Some of my clients are abuse survivors. It is never an easy road. I just wanted to thank you for sharing some of your story with us. Your courage and strength are inspiring. Please consider writing that book. The story of your struggle would help so many. 

{{{{hugs}}}} to you.

Yvonne
Mommy to Anthony (3 years-old, with CP)

>>> [log in to unmask] 10/04/00 01:19PM >>>
Dear Robin, Do not feel bad about bring up your son's Zach depression. I am in
therapy and dealing with my pain about my abuse. the problem with your son's
depression did not trigger any bad memories in me. I have to face them each week
in therapy and in my nightmares. I talk about the nightmares in therapy and all
the pain. and then I can learn it is ok to cry and tell the bad things that
happend to me. and I am not going to be punished for showing how I feel or
telling what happend to me. so it is ok to talk about depression or nightmares or
any bad thing you or your family or anyone on the list wants to talk about. do
not feel bad that it might make me remember bad things that happend to me. I am
haveing to remember to be able to deal with it in therapy. so keep talking as
much as you want or need to. it is ok. and I will be ok to.
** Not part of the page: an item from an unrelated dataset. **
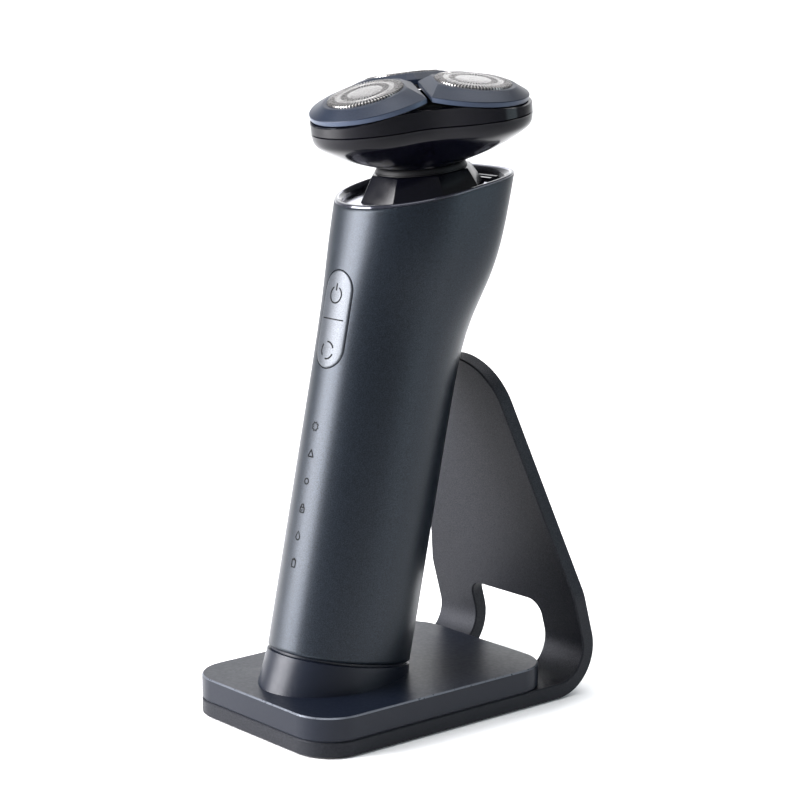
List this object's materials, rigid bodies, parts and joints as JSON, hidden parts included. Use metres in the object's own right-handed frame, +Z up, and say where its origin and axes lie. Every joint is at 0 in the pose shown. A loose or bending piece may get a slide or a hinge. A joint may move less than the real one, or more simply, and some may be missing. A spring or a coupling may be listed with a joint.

I have the Lord on my
side. and He helps me deal with my pain and He lets me know in a lot of ways that
it is ok to cry and talk about my pain. that is the only way I can heal.  Lynn

Robin Frisch wrote:

> Lynn,
> I am so so sorry for what you went through. I feel bad that me bringing up my
> son ZAch and his depression right now may have started you thinking about
> things that were horrible beyond words when you were a child.
>
> I am sending so many thoughts and prayers  your way.